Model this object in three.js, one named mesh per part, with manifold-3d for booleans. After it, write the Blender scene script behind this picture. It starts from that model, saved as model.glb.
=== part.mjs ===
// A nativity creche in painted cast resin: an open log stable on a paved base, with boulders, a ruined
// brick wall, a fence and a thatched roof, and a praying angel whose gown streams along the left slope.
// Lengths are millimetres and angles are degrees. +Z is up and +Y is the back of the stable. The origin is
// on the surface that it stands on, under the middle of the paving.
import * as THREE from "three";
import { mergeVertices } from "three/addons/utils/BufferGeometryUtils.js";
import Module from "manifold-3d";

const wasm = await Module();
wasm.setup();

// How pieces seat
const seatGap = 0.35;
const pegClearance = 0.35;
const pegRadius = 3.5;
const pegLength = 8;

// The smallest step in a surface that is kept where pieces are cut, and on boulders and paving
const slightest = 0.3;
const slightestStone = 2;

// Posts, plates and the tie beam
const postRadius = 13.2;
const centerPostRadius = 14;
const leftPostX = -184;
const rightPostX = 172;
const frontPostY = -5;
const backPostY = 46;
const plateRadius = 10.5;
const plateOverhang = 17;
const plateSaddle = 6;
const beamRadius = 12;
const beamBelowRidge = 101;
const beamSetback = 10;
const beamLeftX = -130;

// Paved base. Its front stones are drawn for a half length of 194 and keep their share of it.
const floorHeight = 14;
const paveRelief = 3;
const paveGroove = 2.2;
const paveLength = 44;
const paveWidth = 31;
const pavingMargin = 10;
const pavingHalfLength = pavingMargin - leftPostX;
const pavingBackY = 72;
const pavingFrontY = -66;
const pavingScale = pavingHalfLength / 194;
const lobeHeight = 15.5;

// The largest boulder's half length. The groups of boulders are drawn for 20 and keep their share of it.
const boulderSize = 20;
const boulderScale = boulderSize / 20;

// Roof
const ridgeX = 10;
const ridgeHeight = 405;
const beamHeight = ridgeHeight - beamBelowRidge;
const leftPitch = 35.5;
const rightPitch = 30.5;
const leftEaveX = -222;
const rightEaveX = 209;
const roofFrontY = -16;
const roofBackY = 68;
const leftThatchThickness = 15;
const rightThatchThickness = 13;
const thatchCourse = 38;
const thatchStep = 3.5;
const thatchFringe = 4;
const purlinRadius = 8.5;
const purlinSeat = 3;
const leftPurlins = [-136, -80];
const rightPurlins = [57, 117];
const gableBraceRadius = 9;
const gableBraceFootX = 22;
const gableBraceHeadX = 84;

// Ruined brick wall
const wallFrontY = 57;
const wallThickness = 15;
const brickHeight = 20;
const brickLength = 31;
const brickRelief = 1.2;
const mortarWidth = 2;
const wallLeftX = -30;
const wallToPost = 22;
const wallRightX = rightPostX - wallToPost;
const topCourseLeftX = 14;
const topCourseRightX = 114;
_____
→ TASK TO CARRY OUT: Print out the whole listing exactly as it appears.

→ FINAL ANSWER:
Model this object in three.js, one named mesh per part, with manifold-3d for booleans. After it, write the Blender scene script behind this picture. It starts from that model, saved as model.glb.
=== part.mjs ===
// A nativity creche in painted cast resin: an open log stable on a paved base, with boulders, a ruined
// brick wall, a fence and a thatched roof, and a praying angel whose gown streams along the left slope.
// Lengths are millimetres and angles are degrees. +Z is up and +Y is the back of the stable. The origin is
// on the surface that it stands on, under the middle of the paving.
import * as THREE from "three";
import { mergeVertices } from "three/addons/utils/BufferGeometryUtils.js";
import Module from "manifold-3d";

const wasm = await Module();
wasm.setup();

// How pieces seat
const seatGap = 0.35;
const pegClearance = 0.35;
const pegRadius = 3.5;
const pegLength = 8;

// The smallest step in a surface that is kept where pieces are cut, and on boulders and paving
const slightest = 0.3;
const slightestStone = 2;

// Posts, plates and the tie beam
const postRadius = 13.2;
const centerPostRadius = 14;
const leftPostX = -184;
const rightPostX = 172;
const frontPostY = -5;
const backPostY = 46;
const plateRadius = 10.5;
const plateOverhang = 17;
const plateSaddle = 6;
const beamRadius = 12;
const beamBelowRidge = 101;
const beamSetback = 10;
const beamLeftX = -130;

// Paved base. Its front stones are drawn for a half length of 194 and keep their share of it.
const floorHeight = 14;
const paveRelief = 3;
const paveGroove = 2.2;
const paveLength = 44;
const paveWidth = 31;
const pavingMargin = 10;
const pavingHalfLength = pavingMargin - leftPostX;
const pavingBackY = 72;
const pavingFrontY = -66;
const pavingScale = pavingHalfLength / 194;
const lobeHeight = 15.5;

// The largest boulder's half length. The groups of boulders are drawn for 20 and keep their share of it.
const boulderSize = 20;
const boulderScale = boulderSize / 20;

// Roof
const ridgeX = 10;
const ridgeHeight = 405;
const beamHeight = ridgeHeight - beamBelowRidge;
const leftPitch = 35.5;
const rightPitch = 30.5;
const leftEaveX = -222;
const rightEaveX = 209;
const roofFrontY = -16;
const roofBackY = 68;
const leftThatchThickness = 15;
const rightThatchThickness = 13;
const thatchCourse = 38;
const thatchStep = 3.5;
const thatchFringe = 4;
const purlinRadius = 8.5;
const purlinSeat = 3;
const leftPurlins = [-136, -80];
const rightPurlins = [57, 117];
const gableBraceRadius = 9;
const gableBraceFootX = 22;
const gableBraceHeadX = 84;

// Ruined brick wall
const wallFrontY = 57;
const wallThickness = 15;
const brickHeight = 20;
const brickLength = 31;
const brickRelief = 1.2;
const mortarWidth = 2;
const wallLeftX = -30;
const wallToPost = 22;
const wallRightX = rightPostX - wallToPost;
const topCourseLeftX = 14;
const topCourseRightX = 114;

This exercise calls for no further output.